Ne sous-estimons pas non plus la motivation du salarié, car la prise de responsabilité est souvent vécue comme une prise de risque et une charge de travail supplémentaire. « Une fois le délégateur motivé, il faut mettre en place une méthode avec des points incontournables qui donnent du sens et un contexte, un cadre à la mission confiée. Surtout il faut rassurer le délégataire sur les moyens qui lui sont alloués pour réussir. Trop souvent, beaucoup de patrons considèrent qu’une passation de dossier un peu floue suffira. Mais c’est souvent la meilleure manière d’échouer. Cadrer et éviter les petites dérives permettent aux deux parties prenantes de gagner en confiance », note Jean-Yves David, Mentoris, franchisé Action Coach, premier réseau mondial de coaching d’entreprise, qui accompagne surtout des TPE et petites PME.
Vous l’aurez compris. Déléguer ne se fait ni à la va-vite, ni à la légère, et exige de dessiner précisément les contours de la relation entre le manager et le managé, le temps d’un nouveau projet ou d’une nouvelle prise de responsabilité. « Si tout peut être délégué exception faite de la stratégie de l’entreprise, ce procédé ne concerne que des tâches ponctuelles.
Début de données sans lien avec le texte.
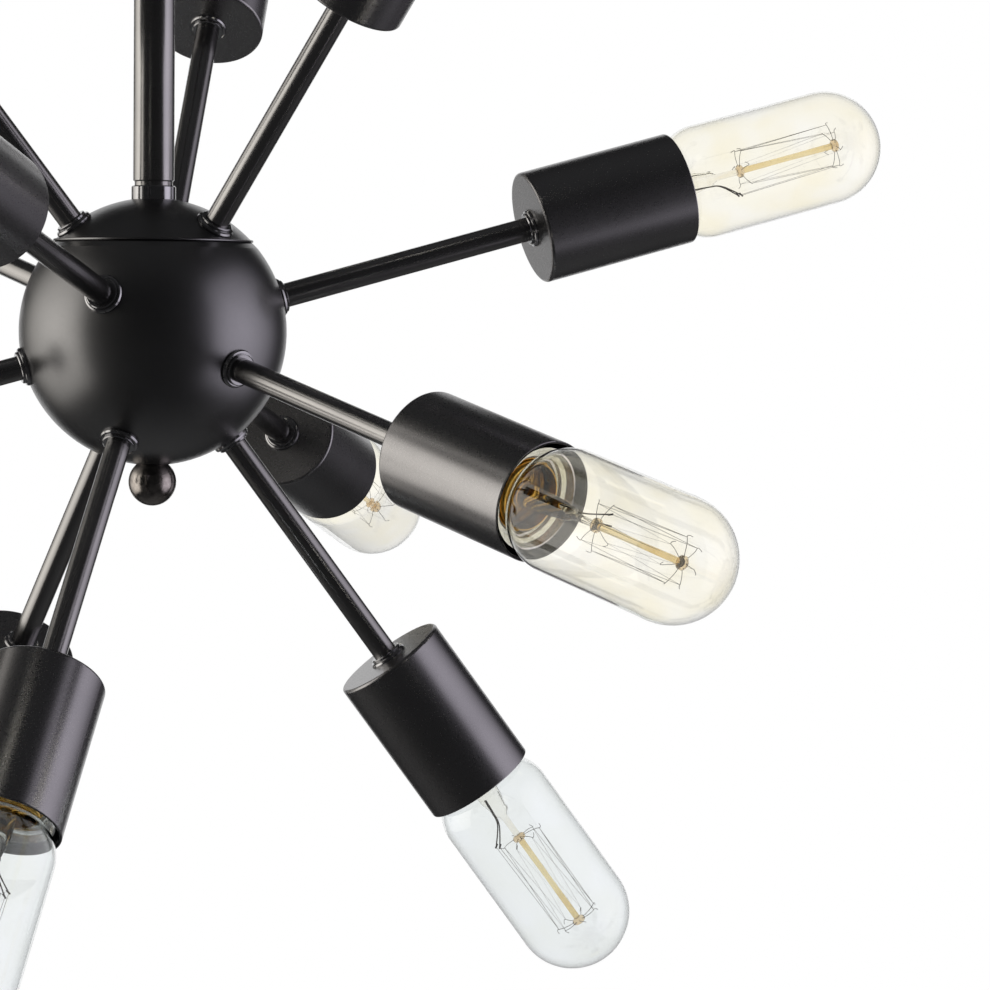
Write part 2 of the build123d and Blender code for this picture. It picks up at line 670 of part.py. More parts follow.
def arm_parts():
    """Cup and bulb of every arm, each under its own name."""
    one_cup = cup()
    cage, wires = filament_cage()
    for wire in wires:
        cage += wire
    glass = Compound(children=[bulb_envelope(), bulb_stem()])
    base = Compound(children=[bulb_cap(), bulb_insulator(), bulb_contact(), *cage.solids()])
    parts = {}
    for name, frame in ARMS.items():
        parts[f"cup_{name}"] = moved(one_cup, frame)
        parts[f"bulb_glass_{name}"] = moved(glass, frame)
        parts[f"bulb_base_{name}"] = moved(base, frame)
    return parts


os.makedirs("parts", exist_ok=True)
for node, shape in {**fixed_parts(), **stem_parts(), **arm_parts()}.items():
    export_step(shape, f"parts/{node}.step")
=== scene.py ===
# %% [markdown]
# # A sputnik chandelier, dressed in Blender
#
# The CAD model gives every solid piece of the lamp at its real size. This notebook adds what a
# CAD model lacks: the bulbs' thin glass with everything that is sealed in it, the screw threads,
# and the finish of each surface. It works in metres, in the frame of the CAD model. The origin is
# the middle of the ceiling plane, +Z points up, +X is right and +Y is back.

import bpy
import json
import math
from mathutils import Matrix, Vector


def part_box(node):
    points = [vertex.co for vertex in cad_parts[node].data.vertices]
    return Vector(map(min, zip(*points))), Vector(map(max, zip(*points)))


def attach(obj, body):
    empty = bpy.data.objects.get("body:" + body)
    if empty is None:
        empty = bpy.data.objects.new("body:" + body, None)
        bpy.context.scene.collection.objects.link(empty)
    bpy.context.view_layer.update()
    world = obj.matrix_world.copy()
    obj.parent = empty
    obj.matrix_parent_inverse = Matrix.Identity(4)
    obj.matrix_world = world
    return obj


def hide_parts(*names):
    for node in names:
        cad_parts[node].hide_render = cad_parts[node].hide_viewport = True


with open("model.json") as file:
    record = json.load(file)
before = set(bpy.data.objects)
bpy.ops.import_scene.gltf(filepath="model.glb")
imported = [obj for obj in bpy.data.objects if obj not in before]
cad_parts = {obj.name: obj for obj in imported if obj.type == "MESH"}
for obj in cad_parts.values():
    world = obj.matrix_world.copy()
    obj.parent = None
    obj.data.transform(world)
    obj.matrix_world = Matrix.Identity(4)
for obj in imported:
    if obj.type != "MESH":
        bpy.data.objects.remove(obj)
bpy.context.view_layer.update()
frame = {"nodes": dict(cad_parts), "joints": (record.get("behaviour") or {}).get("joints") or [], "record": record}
MM = 0.001

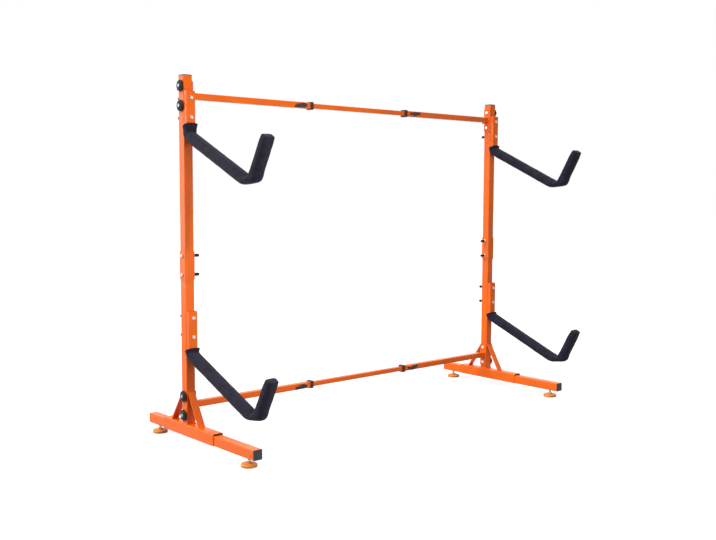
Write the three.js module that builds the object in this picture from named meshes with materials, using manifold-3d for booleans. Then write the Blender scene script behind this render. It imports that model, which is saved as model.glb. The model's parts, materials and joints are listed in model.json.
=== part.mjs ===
// A freestanding two-tier kayak stand: two bolted uprights on foot beams, joined by two
// telescopic rails, with four padded arms. Millimetres. +X runs along the rails, +Z is up
// and the arms reach towards -Y.
import * as THREE from "three";
import { mergeVertices } from "three/addons/utils/BufferGeometryUtils.js";
import Module from "manifold-3d";

const wasm = await Module();
wasm.setup();

// Clearances and cuts
const seat_gap = 0.3; // between two pieces that rest on each other
const fit_clearance = 0.3; // on each side of a bolt, pin or tube in its hole
const cut_overrun = 3; // how far a cutting tool runs past the material
const weld_depth = 1; // how far welded members run into each other

// Uprights
const post_spacing = 1747; // centre to centre of the two uprights
const post_size = 38;
const post_wall = 1.5;
const upright_height = 1408; // floor to the top of the cap
const cap_flange = 3;
const plug_insert = 16; // length of a plug inside its tube
const coupler_height = 692; // height of the joint between lower and upper post
const coupler_length = 108;
const coupler_wall = 2.4;
const coupler_bolt_offset = 36.5; // from the joint to each bolt

// Foot
const foot_size = 38;
const foot_wall = 1.5;
const foot_underside = 34; // height of the beam over the floor
const foot_front_overhang = 52; // from the front levelling foot to the end of the tube
const foot_rear_overhang = 50;
const plug_flange = 2.5;
const saddle_wall = 3;
const saddle_front_reach = 204;
const saddle_rear_reach = 154;
const brace_width = 30;
const brace_thickness = 5;
const brace_rise = 134; // height of a brace's top over the saddle
const front_brace_reach = 76; // distance of the front brace's foot from the post
const rear_brace_reach = 88;

// Levelling feet
const front_foot_reach = 403;
const rear_foot_reach = 221;
const foot_pad_radius = 30;
const foot_pad_bevel = 1.25; // bevel round the pad's underside
const foot_pad_edge = 9; // height of the pad's rim
const foot_cone_height = 14;
const foot_hub_radius = 9;
const foot_hub_height = 19;
const foot_stud_radius = 5;
const foot_stud_height = 60; // floor to the end of the stud
const stud_boss_radius = 9;
const stud_boss_height = 10;

// Rails
const upper_rail_drop = 78; // upright's top down to the rail's centre
const lower_rail_height = 151;
const rail_size = 25;
const rail_wall = 1.5;
const rail_reach = 606; // upright centre to the mouth of the collar
const inner_rail_size = 20;
const inner_rail_wall = 1.2;
const inner_rail_insert = 100; // length of the inner rail inside each outer tube
const flange_thickness = 3;
const flange_margin = 19; // from a bolt's centre to the end of the flange
const knob_offset = 37; // from the rail's centre to each knob

// Bolts
const bolt_radius = 4;
const hex_radius = 7.5; // centre to corner of a hexagon head or nut
const head_thickness = 5.5;
const nut_thickness = 5.5;
const bolt_tail = 1; // thread that shows past a weld nut
const capped_thread = 11; // bare thread between a nut and the cap on the bolt's end
const thread_cap_length = 14;
const thread_cap_radius = 6.5;

// Star knobs
const knob_radius = 22;
const knob_lobe_depth = 1.6;
const knob_head_thickness = 9;
const knob_hub_radius = 10;
const knob_stand_off = 2.5; // hub height between the post and the head
const knob_button_radius = 6.5;
const knob_button_rise = 1;

// Rail collars and cam levers
const collar_wall = 3.2;
const collar_length = 15;
const collar_lip = 3;
const lever_ear_thickness = 2.5;
const lever_ear_half_length = 7.2;
const lever_ear_rise = 5.2; // past the pin, away from the rail
const lever_pin_radius = 2;
const lever_pin_stand_off = 6; // from the rail's face to the pin
const lever_pin_setback = 44; // from the mouth to the pin
const cam_offset = 1; // centre of the cam's circle from the pin
const cam_height = 12.6;
const lever_length = 52; // pin to tip
const lever_height = 22;
const lever_root_thickness = 8.2;
const lever_tip_thickness = 3.4;
const lever_face_gap = 2; // between the closed grip and the rail

// Arms. Each is a flat bracket tube bolted to the post, and a narrower hooked tube.
const upper_arm_drop = 61; // upright's top down to the bracket's top end
const lower_arm_top = 518;
const bracket_width = 38;
const arm_depth = 20;
const bracket_length = 157;
const bracket_floor = 3;
const arm_bolt_first = 25; // from the bracket's top end
const arm_bolt_pitch = 73;
const arm_width = 27;
const arm_wall = 1.5;
const arm_corner = 4; // bevel of the tube's edges
const root_drop = 167.5; // bracket's top end down to the vertex of the root bend
const root_bend_radius = 14;
const upper_arm_reach = 433; // upright centre to the vertex of the hook bend
const upper_hook_drop = 351; // bracket's top end down to the same vertex
const upper_hook_rise = THREE.MathUtils.degToRad(61.2);
const upper_hook_length = 182; // vertex to the end of the tube
const lower_arm_reach = 457;
const lower_hook_drop = 347;
const lower_hook_rise = THREE.MathUtils.degToRad(62);
const lower_hook_length = 174;
const hook_bend_radius = 60;

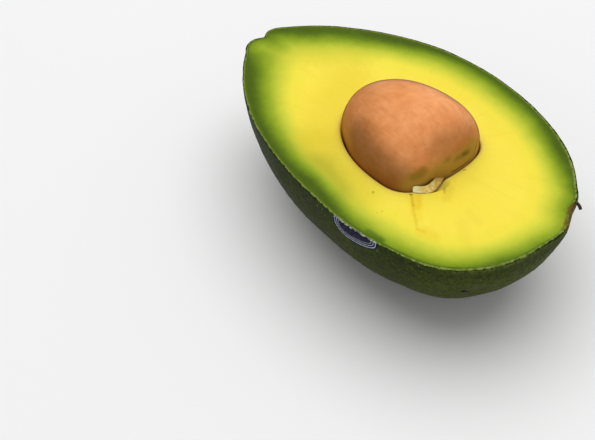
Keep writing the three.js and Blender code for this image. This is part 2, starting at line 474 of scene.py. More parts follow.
# %% Sizes of the stone
STONE = {
    "Radius": 15.4 * MM,
    "Tip Length": 24.5 * MM,
    "Base Length": 12.2 * MM,
    "Tip Fullness": 2.0,
    "Base Fullness": 3.2,
    "Centre X": 11.3 * MM,
    "Centre Y": -0.4 * MM,
    "Centre Z": 0.8 * MM,
    "Turn": math.radians(3),
}
OUTLINE_POINTS = 2001


def stone_outline(size, swing):
    """Out from the axis and along it, for a swing from -90 degrees, the tip, to 90, the base."""
    at_base = (sign_of(swing) + 1) / 2
    fullness = size["Tip Fullness"] * (1 - at_base) + size["Base Fullness"] * at_base
    length = size["Tip Length"] * (1 - at_base) + size["Base Length"] * at_base
    return size["Radius"] * fuller(cosine(swing), fullness), length * fuller(sine(swing), fullness)


outline_out, outline_along = stone_outline(STONE, np.linspace(-math.pi / 2, math.pi / 2, OUTLINE_POINTS))
STONE_X = STONE["Centre X"]
STONE_Y = STONE["Centre Y"] + SIDEWAYS
STONE_HEIGHT = STONE["Centre Z"] + CUT_HEIGHT
print("stone %.1f mm long, %.1f mm thick" % (np.ptp(outline_along) / MM, 2 * outline_out.max() / MM))

# %% [markdown]
# ## Flesh
# The flesh fills the skin and is hollowed for the stone. Its face is what everyone looks at, so its
# mesh should run the way the fruit does: rings of quads that start at the stone and spread out to
# the skin. A boolean cut would leave long slivers there. The rings are laid out with numpy: each
# spoke starts on the stone's outline and ends on the skin's, and the rows of the skin are used
# again so that the two pieces meet corner to corner.

# %% Outlines that the face runs between
SPOKES = 2 * SKIN_ROWS
STONE_GAP = 0.1 * MM
FARTHEST = 40 * MM  # nothing of the stone reaches this far from its middle
HALVINGS = 40

turns = np.arange(SPOKES) / SKIN_ROWS * math.pi
first_side = turns <= math.pi
spoke_along = np.where(first_side, turns, 2 * math.pi - turns)
rim_x, rim_y, _ = fruit_point(SIZES, spoke_along, np.where(first_side, 0.0, math.pi),
                              SIZES["Skin Thickness"])
spoke_angle = np.arctan2(rim_y - STONE_Y, rim_x - STONE_X)
rim_reach = np.hypot(rim_x - STONE_X, rim_y - STONE_Y)


def on_spokes(reach):
    """x and y at some distance from the middle of the stone, along each spoke."""
    return STONE_X + reach * np.cos(spoke_angle), STONE_Y + reach * np.sin(spoke_angle)


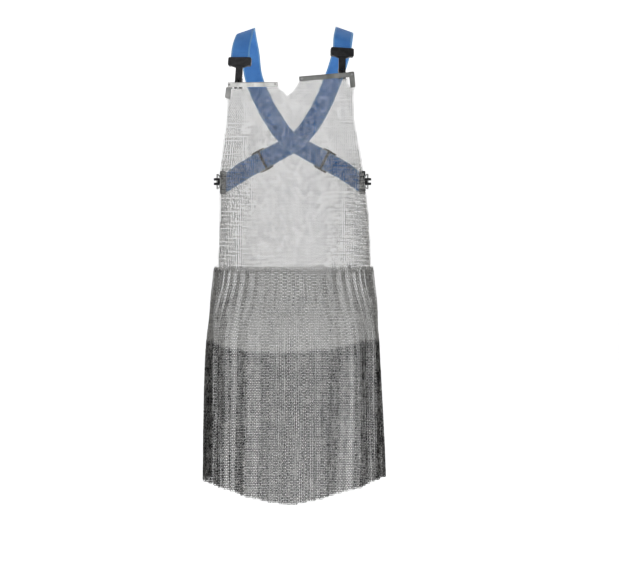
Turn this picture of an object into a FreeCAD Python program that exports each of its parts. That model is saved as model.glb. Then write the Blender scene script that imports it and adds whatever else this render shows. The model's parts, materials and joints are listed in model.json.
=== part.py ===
import FreeCAD, Part
import math
import os

# Ring-mesh butcher apron as it is worn, in millimetres.  +Z is up, +X is to the right of
# someone facing the wearer, -Y is out of the wearer's chest.  The origin is midway between
# the two shoulders, level with the tops of the shoulder straps.

V = FreeCAD.Vector
SIDES = ("left", "right")
SIGN = {"left": -1, "right": 1}

# ---- mesh panels: (height, edge at the left, edge at the right, half width and depth of the form) ----
BIB_STATIONS = (
    (-96, -136, 120, 262, 109),
    (-190, -143, 132, 215, 117),
    (-285, -156, 149, 170, 120),
    (-392, -158, 163, 169, 117),
    (-508, -162, 168, 172, 115),
)
BIB_THICK = 2.5
NECK_LOW = (-13, -143)             # bottom of the neck notch, in X and Z
NECK_STEP = (5, -128)              # its right side breaks here

# ---- skirt: (height, half width and depth of the form, how far round the form it reaches) ----
SKIRT_STATIONS = (
    (-514, 172, 115, 88),
    (-600, 184, 120, 93),
    (-700, 190, 122, 97),
    (-1012, 196, 124, 100),
)
SKIRT_THICK = 6
HEM_LOW = (5, -1010)
HEM_CORNER = (196, -957)
JOIN_TOP, JOIN_BOTTOM = -508, -514
SECTION_STEPS = 12

# ---- stays: folded steel channels that grip the top edge of the bib ----
STAY_LENGTH, STAY_DEEP, STAY_HIGH, STAY_WALL = 108, 6.4, 10.5, 1.0
STAY_CENTRE = {"left": (-85.5, -102, -116), "right": (66.7, -103, -99.5)}
STAY_YAW = {"left": -8.6, "right": 8.6}
STAY_ROLL = {"left": 0, "right": -5.5}
CLAMP_THICK = 2.8
TAIL_WIDE, TAIL_DEEP, TAIL_WALL = 10.8, 6.2, 1.1
TAIL_X = {"left": 52, "right": 59.4}
TAIL_TOP = {"left": -5.4, "right": 6}
TAIL_BOTTOM = {"left": -29, "right": -28}
TAIL_TONGUE_X = 45
TAIL_LEAN = {"left": 7, "right": 0}  # the foot of the tail stands out by this many degrees
TAIL_RIVET_X = {"left": 50.6, "right": 59.4}
RIVET_R, RIVET_HEAD_R, RIVET_HEAD = 1.4, 2.4, 0.6

# ---- rod behind each stay, that the front hook swings on ----
ROD_R, ROD_HALF, ROD_BACK = 2, 14.5, 11
LUG_X, LUG_THICK, LUG_R = 12.5, 3, 3.2
HOOK_X = {"left": 33.4, "right": 40}

# ---- plastic hook, in its own frame: rod axis along X at the origin, stem up +Z, mouth at +Y ----
EYE_R, EYE_OUT = 4.6, 7.6
STEM_WIDE, STEM_FRONT, STEM_BACK = 15, -3, 2.2
STEM_TOP, FLARE_LOW = 43, 39
PRONG_GAP, GAP_TOP = 4.6, 15
HEAD_WIDE, HEAD_DEEP, HEAD_TOP = 50, 10, 62
POCKET_WIDE, POCKET_DEEP, POCKET_LOW = 42.4, 6.8, 47
WEB_PIN_Z, WEB_PIN_R = 53, 1.5
GATE_Y, GATE_Z, GATE_PIN_R = 6.4, 13, 1.0
GATE_WIDE, GATE_LOW, GATE_HIGH, GATE_THICK = 10.6, 1.4, 16, 2
CHEEK_IN, CHEEK_LOW, CHEEK_HIGH, CHEEK_BACK = 5.6, 9.5, 16.5, 8.6
HOOK_LEAN = 15
HOOK_CANT = {"left": 1, "right": 3}

# ---- webbing ----
WEB_WIDE, WEB_THICK = 40, 1.5
LOOP_IN = 1.65
LOOP_SEWN, LOOP_END = 66, 73
WEB_GAP = 0.8                      # between the hook's sewn loop and the strap that goes on from it
SHOULDER_X = {"left": -101, "right": 111}
SHOULDER_Z = {"left": 7, "right": 9}
SHOULDER_TILT = 0.36                # the outer edge of the webbing lies lower, as the shoulder slopes
CROSS_LIFT = {"left": 0, "right": 5}
ADJUST_START, ADJUST_END = (26, 127, -243), (112, 106, -292)
RETURN_LIFT = 2.0
OVER_SHOULDER = (0, 1, 0)          # the way the webbing runs at the top of the shoulder

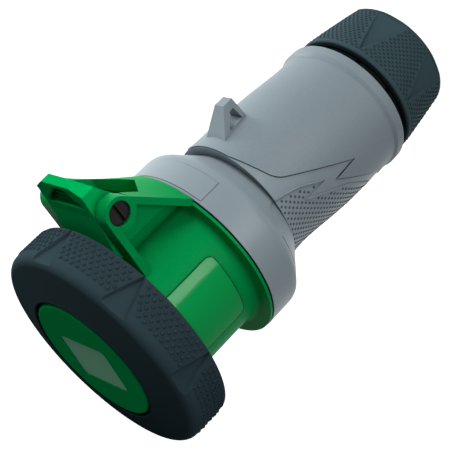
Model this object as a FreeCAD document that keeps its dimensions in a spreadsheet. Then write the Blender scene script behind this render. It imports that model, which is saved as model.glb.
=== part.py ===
import FreeCAD, Part
import math
import os
import re
import Sketcher

# Cable connector of the pin and sleeve type, 63 A, five poles and pilot.
# Millimetres. +Z runs along the axis to the mating face, and z = 0 is the rear
# face of the gland nut. +X is the twelve o'clock side, with the hinge and the
# hanging lug. The hinge pin lies along Y.

doc = FreeCAD.newDocument("pin_and_sleeve_connector")
sheet = doc.addObject("Spreadsheet::Sheet", "Dims")
size = {}


def driving(heading, rows):
    """Write one group of driving dimensions into the sheet, with their aliases."""
    for name, value in rows.items():
        size[name] = value
        row = str(len(size))
        sheet.set("A" + row, name)
        sheet.set("B" + row, str(value))
        sheet.set("C" + row, heading)
        sheet.setAlias("B" + row, name)


driving("lengths along the axis", {
    "nut_length": 38.0,
    "sleeve_show": 6.5,
    "handle_length": 129.5,
    "collar_length": 72.5,
    "ring_stand_off": 50.5,
    "ring_side": 23.6,
    "ring_depth": 29.2,
})
driving("handle", {
    "wall": 3.5,
    "bell_rad": 52.4,
    "bell_length": 19.0,
    "shoulder_length": 17.5,
    "shoulder_round": 8.0,
    "bell_bore_rad": 48.8,
    "bell_bore_depth": 24.0,
    "neck_top_rad": 43.8,
    "neck_under_rad": 37.2,
    "neck_side_rad": 38.4,
    "waist_top_rad": 43.4,
    "waist_under_rad": 36.7,
    "waist_side_rad": 37.4,
    "palm_top_rad": 42.0,
    "palm_under_rad": 39.4,
    "palm_side_rad": 39.4,
    "rear_rad": 39.6,
    "neck_from_flange": 36.5,
    "waist_from_flange": 56.0,
    "palm_from_flange": 84.0,
    "rear_from_flange": 106.0,
    "lip_rad": 41.2,
    "lip_width": 6.0,
    "lip_flare": 2.5,
    "lip_round": 1.2,
    "shell_step": 0.6,
    "cavity_rad": 31.6,
    "spigot_seat_rad": 27.0,
    "spigot_seat_depth": 20.0,
})
driving("seam between the two shells, seen from the side", {
    "seam_start": 37.0,
    "seam_start_x": 41.0,
    "seam_bend": 45.5,
    "seam_bend_x": 22.3,
    "seam_bend_round": 16.0,
    "seam_tip": 90.8,
    "seam_tip_x": -0.3,
    "seam_notch": 75.5,
    "seam_notch_x": -2.2,
    "seam_tail": 109.5,
    "seam_tail_x": -26.0,
    "seam_end": 119.0,
    "seam_gap": 0.3,
})
driving("grip panel of the front shell, seen from the side", {
    "grip_depth": 0.5,
    "grip_front": 19.5,
    "grip_corner": 29.5,
    "grip_corner_x": 17.3,
    "grip_edge": 53.5,
    "grip_edge_x": 10.2,
    "grip_tip": 68.6,
    "grip_tip_x": 2.6,
    "grip_notch": 53.1,
    "grip_notch_x": 1.7,
    "grip_tail": 82.5,
    "grip_tail_x": -11.9,
    "grip_end": 100.5,
    "grip_end_x": -27.2,
})
driving("hanging lug", {
    "lug_front": 39.7,
    "lug_rear": 66.0,
    "lug_foot_half": 9.3,
    "lug_rear_half": 4.6,
    "lug_top_x": 57.0,
    "lug_top_front": 55.5,
    "lug_top_rear": 62.3,
    "lug_top_half": 3.5,
    "lug_root_x": 38.0,
    "lug_hole_foot_x": 44.8,
    "lug_hole_top_x": 52.6,
    "lug_hole_foot_front": 50.5,
    "lug_hole_top_front": 57.0,
    "lug_hole_rear": 61.0,
    "lug_tail_length": 17.0,
    "lug_tail_x": 45.2,
})
driving("release panel on the bell", {
    "panel_half": 30.0,
    "panel_from": 2.4,
    "panel_to": 16.2,
    "panel_thick": 2.4,
    "panel_gap": 0.15,
})
driving("socket collar", {
    "collar_rad": 42.7,
    "collar_bore_rad": 40.0,
    "collar_flange_rad": 52.1,
    "collar_flange_thick": 1.6,
    "collar_foot_round": 3.0,
    "collar_spigot_rad": 48.5,
    "collar_spigot_length": 16.0,
    "shell_seal_thick": 0.9,
    "shell_seal_rad": 51.7,
    "keyway_width": 8.0,
    "keyway_rad": 42.6,
    "keyway_rib_rad": 44.8,
    "keyway_rib_width": 13.0,
    "lug_outer_rad": 48.2,
    "lug_half_width": 10.0,
    "lug_below_rim": 14.5,
    "lug_height": 5.0,
    "label_from": 60.0,
    "label_to": 113.0,
    "label_rear": 11.0,
    "label_front": 52.0,
    "label_thick": 0.4,
    "label_round": 4.0,
})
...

J’accompagne de nombreuses entreprises qui font le bond de 10 à 30 employés. La délégation est essentielle lors de cette phase de croissance. Mais lorsqu’il est question de croissance, les sujets de l’intrapreneuriat ou d’entreprise libérée, sont davantage une question de structure d’entreprise. Et non pas de délégation managériale. Je coache certains dirigeants pour que les entreprises tournent sans eux. Si les méthodes s’apparentent à celle de la délégation, nous sommes dans une dynamique plus complexe que celle de la simple délégation », conclut Jean-Yves David.